The Alphabet Club’s debut night was centered around the music of DJ Chive, who got his start working the party circuit of Smith College in Massachusetts. He started out just mixing pop songs, but has been working in his own material over the course of five years. Still, he is as hesitant to pin down his musical style as he is to pin down gender.

“Do we want this night to be about defining people?” he says. “I’d say open format is the best way to describe this night in total.”

When pressed, Chive calls it computer music, and says he’s fine with mixing up jams like The Verve’s “Bittersweet Symphony,” with Kanye West.

For future events, DJs Chive and Petey say they will seek out DJs from the queer community to perform at The Alphabet Club, but it’s not required.

“The idea is that we’re also trying to present something new and different,” says Chive. “So if you’re a DJ that plays UK house, you might not be gay, but UK house is not something you can currently experience in Boulder.”

And Chive thinks that bringing people together for those new experiences, showing them there’s nothing to be afraid of, and mixing in the communal experience of dancing is how you break down barriers to shift culture.

“While Boulder is very open-minded, I think that what’s happened is that everybody has been open-minded in their own self-centric way,” says Chive. “And what’s happened is it’s disjointed the community a bit.
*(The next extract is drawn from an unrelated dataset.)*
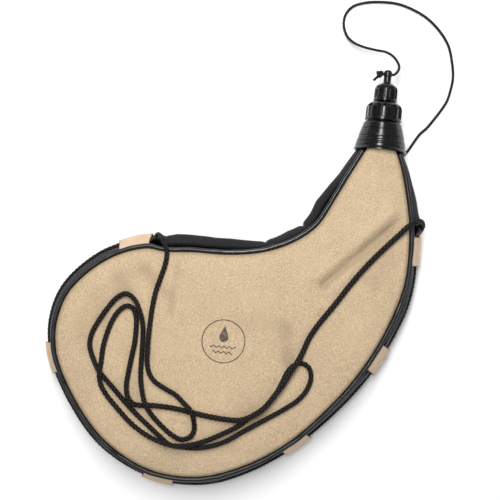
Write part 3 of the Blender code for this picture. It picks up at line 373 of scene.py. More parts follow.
def surface(name, grid, wrap_rows=False, wrap_columns=False, sharp=None, values=None):
    """Mesh over a grid of points, rows by columns. Its UV map is the length along the rows and
    along the columns in metres, sharp is the angle past which an edge stays hard, and values are
    attributes over the grid."""
    rows, columns = grid.shape[:2]
    quads, corners = grid_faces(rows, columns, wrap_rows, wrap_columns)
    mesh = bpy.data.meshes.new(name)
    mesh.from_pydata(grid.reshape(-1, 3), [], quads.tolist())
    down = np.append(way_along(grid[:, columns // 2]), 0.0)
    across = np.append(way_along(grid[rows // 2]), 0.0)
    down[-1], across[-1] = 2 * down[-2] - down[-3], 2 * across[-2] - across[-3]
    uv = np.column_stack([down[corners[:, 0]], across[corners[:, 1]]])
    mesh.uv_layers.new(name="UVMap").data.foreach_set("uv", uv.astype(np.float32).ravel())
    for key, value in (values or {}).items():
        mesh.attributes.new(key, "FLOAT", "POINT").data.foreach_set("value", value.astype(np.float32).ravel())
    work = bmesh.new()
    work.from_mesh(mesh)
    bmesh.ops.remove_doubles(work, verts=work.verts, dist=1e-6)
    work.to_mesh(mesh)
    work.free()
    mesh.shade_smooth()
    if sharp is not None:
        mesh.set_sharp_from_angle(angle=math.radians(sharp))
    return mesh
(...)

The goal is to bring people together and expose them to other ways of experiencing identity.”

Maybe that’s a long shot. Maybe The Alphabet Club won’t change Boulder’s outlook enough that DJ Chive would feel safe enough to use his name in an interview or for the Pearl Street Mall to become a comfortable place to go for a stroll in drag. Maybe it’s idealistic to cast The Alphabet Club as anything more than a fun thing that’s happening on Tuesday nights. But to put it in a musical language Boulder is more acquainted with: “some may say DJ Chive is a dreamer, but he’s not the only one.”